Saturday, February 03, 2007

Reading, Riches, and Poverty

Today it was a delightful sunny day. Of course I stayed immured in our apartment like the lazy mole I unfortunately tend to be. But at least my mood was lifted, if my feet were not.

I've showered, made my bed, played Chopin mazurkas and waltzes, read The English Orphans by Mary Jane Holmes online, read newspaper articles online, and eaten. My hands are not perfectly healthy yet, but they're much better. Yesterday I read the introduction and first chapter of a book (my uncle's Christmas present) by Rick Gekoski entitled Eine Nacht mit Lolita. It's about the author's encounters with various books, and the history of the books' publication.

I also read two articles from the New York Review of Books, one being David Grossman's speech at a memorial service for Yitzhak Rabin, and the other being about Marie Antoinette and fashion. There was an interesting phrase in the latter article about the court being a place where affected sentimentality took the place of any real emotion; also, I found it illuminating to read that the Queen could not reach for a glass of water herself if she wanted one, and was forced to request someone else to give it to her. Of course neither idea is an innovation, but I hadn't thought of them as clearly before.

The general idea about Versailles and other courts is that it has little relation to the "realities of life." But certainly the life of a court lady or gentleman would not have been any more unnatural and un-human than the life of a pauper of the slums. If the "realities of life" means "the unpleasantness experienced by the lower classes," certainly the pauper would know more about those; but that is not, I think, all that reality is about. I often wonder what reality is. Most people seem to think of it as a set of shared experiences. But, after all, everything that happens is reality. Anyway, I think that if I actually read philosophy I would be able to spare everyone my tentative speculations! (c:

I'm still thinking about my French Revolution story. The d'Eules family is currently expecting an elderly aunt from Paris, who will hopefully turn out not to resemble Betsy Trotwood or Lady Catherine de Bourgh or any other pre-existing ladies of literature. But I've been thinking that I haven't been writing the book "in my own voice" so far, and I want to re-write it anyway.

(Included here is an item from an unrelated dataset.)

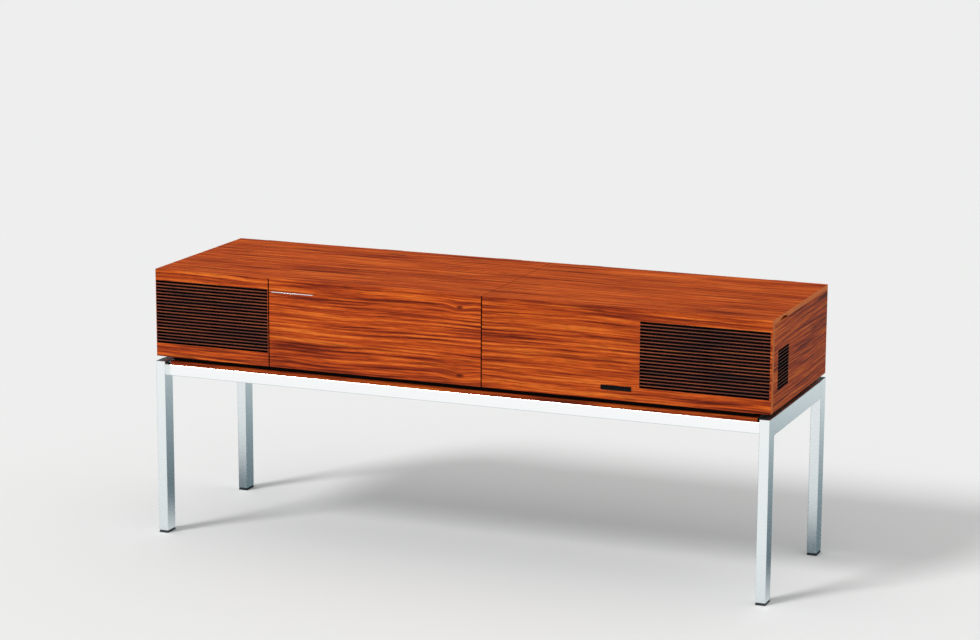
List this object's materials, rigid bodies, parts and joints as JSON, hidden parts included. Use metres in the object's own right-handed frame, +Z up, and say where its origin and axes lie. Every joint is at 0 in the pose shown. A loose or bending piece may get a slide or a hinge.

As for other projects, I want to donate blood some time soon, and research more about applying to university (personally, I find the former less painful). I still have "existential angst," or whatever it is, off and on (though not as badly as just before I wrote my last post), and I've been seriously considering doing volunteer work for the very selfish aim of not feeling that my life is useless. I've been wondering, for instance, if there are any orphanages in Berlin. That may sound like I'm still stuck in Dickens and that I'm trying to emulate Little Dorrit or some other pious heroine, but the real reason I'm wondering about them is that I've read unsettling things about orphanages in Russia. The other thing is that I have no real idea what's going on in the poorest parts of the society in which I live, and I think I should. But it seems to be so difficult to really help. For example, is it really helping to serve food in soup kitchens to homeless people? Couldn't some of them do this themselves, and be paid for doing it? Still, maybe if I actually tried it out I would see the rationale for it, instead of which I am still entirely an armchair philanthropist, who doesn't even donate money to charities.